Rencontre avec Anne Guillon
Une toile d’assez grand format, où apparaît sur les pourtours un fond beige, qui vibre de mille nuances. Si le regard se fait plus central, des masses de couleurs apparaissent, des formes, comme sorties de cette couleur neutre d’origine. Et de ces masses, de ces formes apparaissent des motifs, des empreintes
Au départ de chaque oeuvre, Anne Guillon ne pose qu’une ‘envie de couleur’. Jamais de croquis, jamais d’idée très précise. Juste une envie de couleur, sur laquelle l’artiste va faire ses premières gammes, comme un musicien improviserait autour d’un thème: elle passe plusieurs fois son pinceau, renforçant la densité de pigments ici ou là, faisant apparaître des premières formes.
Toutes ses œuvres procèdent peu ou prou de la même démarche: “Je travaille en toute liberté d’exécution, peinture acrylique, encres, huile, pigments, craies, pastels”.
Ces techniques se mélangent et viennent s’ajouter à divers procédés d’impression, d’empreintes, de collages… “La toile va devenir une terre d’asile pour toute une profusion d’éléments, de sensations, de formes. Dans ce monde informe, je vais trouver et exploiter des formes qui se détachent, alors s’ouvre le dialogue des formes et des couleurs. C’ est une construction progressive où l’intuition et l’aléatoire sont aussi essentielles que l’idée pour faire naître, émerger le sujet”.
Mais l’artiste poursuit la démarche, la mise en cohérence de ces éléments et peu à peu un personnage apparaît, voire plusieurs. Souvent au féminin. Mais cela peut aussi être un groupe de personnes, des animaux, voire des créatures indéfinies. Et voilà que les formes, les empreintes, les couleurs prennent une autre dimension, s’harmonisent avec le sujet, mieux encore: ce sont tous ces éléments disparates qui ont fini par faire naître le sujet. Et maintenant que des êtres habitent la toile, l’artiste va plus loin: ces êtres vivants, en action ou pas, vont eux-mêmes engendrer leur propre univers, comme un individu qui construit sa maison, ou comme une chenille son cocon. Pour cela, Anne Guillon multiplie les motifs, mais plus encore, les techniques utilisées sur une même œuvre: ses toiles sont souvent recouvertes partiellement de papiers, de textures différentes, qui vont accueillir de l’acrylique, de l’huile, des pastels, du fusain. Elle va en encoller d’autres qui auront préalablement reçu des empreintes d’objets, voire des linogravures.

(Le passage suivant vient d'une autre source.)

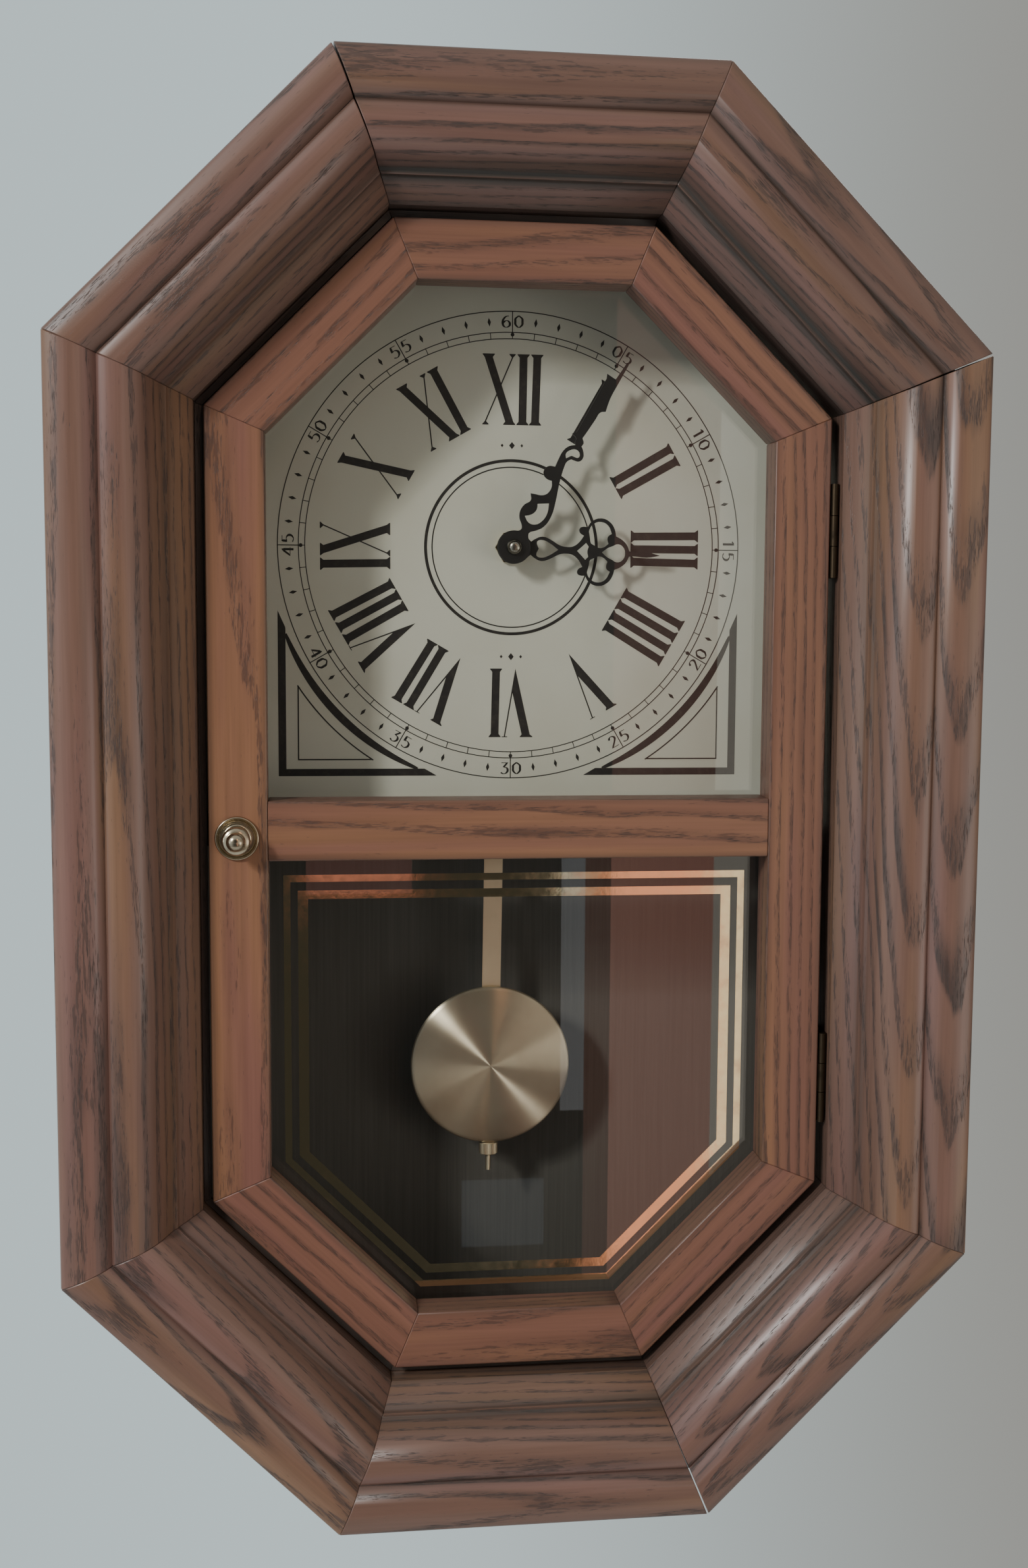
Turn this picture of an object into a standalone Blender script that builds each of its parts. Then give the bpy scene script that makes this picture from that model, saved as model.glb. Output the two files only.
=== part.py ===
"""Schoolhouse wall clock: octagonal oak case, hinged door, battery movement and pendulum.

Frame: metres, +Z up. The wall is the plane y = 0, the front faces -Y, and the origin is
the middle of the case's back.
"""
import math

import bmesh
import bpy
from mathutils import Matrix, Vector

# ---------------------------------------------------------------- driving dimensions
HALF_HEIGHT = 0.3048
HALF_WIDTH = 0.192
CORNER_CUT = HALF_WIDTH * (2 - math.sqrt(2))      # the ends are halves of a regular octagon
GAP = 0.0003                                      # between pieces that touch
MITRE_ANGLE = math.radians(22.5)

FRONT_Y = -0.130                                  # plane of the moulding's outer silhouette
MOULDING_STEP_Y = -0.098                          # moulding's back over the case boards
MOULDING_BACK_Y = -0.077
MOULDING_INNER = 0.0559                           # insets from the outer octagon
CASE_OUTER = 0.006
CASE_INNER = 0.016
BACK_PANEL_THICKNESS = 0.006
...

“Cela m’arrive aussi d’utiliser le papier pour qu’il fasse directement une empreinte sur la toile”, précise encore l’artiste.
L’artiste le sait, puisque c’est sa façon de procéder. Mais celui qui regarde l’œuvre achevée le sent également: chez cet artiste, il n’est pas aberrant de s’attarder sur les détails avant de découvrir le tout. De laisser divaguer son regard pour finir par comprendre que tous ces éléments trouvent finalement leur place dans une œuvre équilibrée.
La plupart de ces personnages évoluent dans un univers fait de réminiscences, d’harmonie colorée, mais sans éléments qui permettraient de définir l’espace ou la temporalité. En revanche, tous ces motifs, couleurs, matériaux créent un univers qui contribuent à définir l’état d’esprit du personnage. Rien de plus mais rien de moins non plus.
Une démarche qui correspond parfaitement au parcours de l’artiste: Anne Guillon charge ses toiles de ces petits éléments peints, dessinés, gravés, comme elle a chargé ses valises tout au long de son existence: avec des parents enseignants en expatriation, elle a vécu une enfance voyageuse, posant ses valises dans différents pays et continents: Congo, Vietnam, Maroc, Haïti, Madagascar..
“Ce que je fais aujourd’hui dans mes toiles finalement, c’est un peu un concentré de ce que j’ai vécu. J’ai besoin que mes personnages construisent leur propre univers. Finalement, je suis maintenant bien installée à Pézenas, mais je prolonge le voyage par la peinture”.
- L’actualité de l’artiste
Exposition jusqu’au 30 juin à Poussan.